Background

Critical points of gas, supercritical behavior

The Van Der Waal equation for a gas accounts for non-ideal behavior caused by strong intermolecular forces of attraction or repulsion:

$ (P + \dfrac{a}{V^2})(V-b) = RT $

where P is the pressure, V is the molar volume (volume of a certain number of moles), a and b are constants that depend on the molecules, k is the Boltzmann constant, and T is temperature.

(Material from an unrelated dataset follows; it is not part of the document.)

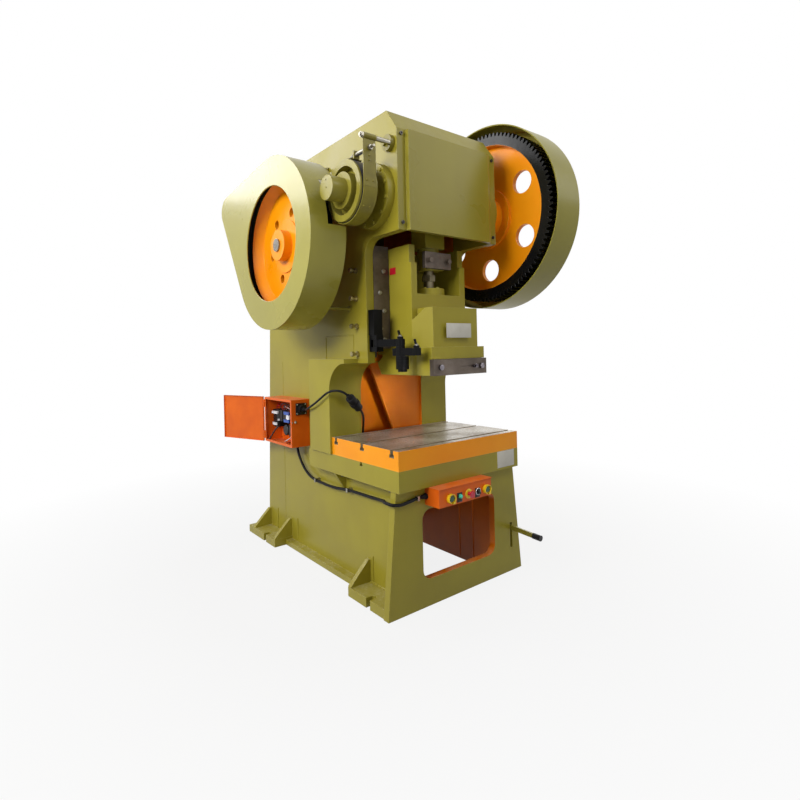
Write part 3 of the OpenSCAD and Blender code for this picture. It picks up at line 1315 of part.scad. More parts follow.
frame();
bolster();
socket_screws();
front_cover();
crank_housings();
crank_bushes();
brake_band();
brake_lining();
brake_bracket();
brake_spring_rod();
gibs();
gib_bolts();
gear_guard();
flywheel_guard();
guard_stays();
shaft_housings();
motor();
motor_base();
v_belts();
electrical_box();
contactors();
box_socket();
lead_plug();
socket_lead();
panel_lead();
cable_clips();
panel_box();
button_shrouds();
pilot_lamp();
lever_pivot();
arm_bracket();
crankshaft();
brake_drum();
clutch_key();
crank_end_plate();
big_gear();
gear_bush();
pinion_shaft();
flywheel();
motor_pulley();
motor_shaft();
slide_ram();
connecting_rod();
rod_cap();
rod_bolts();
ball_screw();
ball_ring();
screw_clamp();
shank_clamp();
clamp_screws();
box_door();
left_button();
right_button();
stop_button();
selector_knob();
foot_lever();
lever_grip();
first_arm();
second_arm();
stroke_pointer();
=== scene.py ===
import math
import random

import bpy
from mathutils import Matrix, Vector


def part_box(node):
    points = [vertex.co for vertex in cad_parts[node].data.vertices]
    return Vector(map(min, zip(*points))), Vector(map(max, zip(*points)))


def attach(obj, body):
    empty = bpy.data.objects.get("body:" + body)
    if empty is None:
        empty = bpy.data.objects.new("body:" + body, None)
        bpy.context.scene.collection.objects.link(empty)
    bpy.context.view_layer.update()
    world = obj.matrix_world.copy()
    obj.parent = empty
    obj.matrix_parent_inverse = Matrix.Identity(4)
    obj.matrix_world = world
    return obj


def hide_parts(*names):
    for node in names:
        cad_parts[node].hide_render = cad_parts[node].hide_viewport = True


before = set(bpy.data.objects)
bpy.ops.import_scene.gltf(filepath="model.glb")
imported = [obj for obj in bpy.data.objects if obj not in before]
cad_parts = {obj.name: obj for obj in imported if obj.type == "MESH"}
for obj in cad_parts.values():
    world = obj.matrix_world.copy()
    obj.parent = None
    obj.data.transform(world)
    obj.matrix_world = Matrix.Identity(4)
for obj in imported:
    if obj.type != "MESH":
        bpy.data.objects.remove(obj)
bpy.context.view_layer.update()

# Viewpoint: the camera stands at the front left of the press, at the height of
# the slide, and looks level towards the rear right.
scene = bpy.context.scene
lens = bpy.data.cameras.new("viewpoint")
lens.sensor_width = 36
lens.lens = 23.3
lens.shift_y = -0.0633
viewpoint = bpy.data.objects.new("viewpoint", lens)
scene.collection.objects.link(viewpoint)
spot, heading, tilt, roll = (-2.4066, -3.4257, 1.597), -0.66987, 0.00147, -0.02359
viewpoint.matrix_world = (Matrix.Translation(spot) @ Matrix.Rotation(heading, 4, "Z")
                          @ Matrix.Rotation(math.pi / 2 + tilt, 4, "X") @ Matrix.Rotation(roll, 4, "Z"))
scene.camera = viewpoint
scene.view_settings.view_transform = "Standard"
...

Now the critical points can be found: https://www.youtube.com/watch?v=VjVQxzxxLVw

Critical point is the saddle point of the above equation, and is defined as the point where:

$ \dfrac{\partial P}{\partial V} \bigg|_{T=T_c,V=V_c} = 0 $

and

$ \dfrac{\partial^2 P}{\partial V^2} \bigg|_{T=T_c,V=V_c} = 0 $

Question 1

Show that the critical point $ (P_c, V_c, T_c) $ is given by:

$ P_c = \dfrac{a}{27b^2} $

$ V_c = 3b $

$ T_c = \dfrac{8a}{27bR} $

Start by rearranging to get P as a function of T and V.

Find the two expressions, now you have two equations and two unknowns Vc and Tc.

Solve for these two quantities.

Finally, you know Pc as a function of Vc and Tc.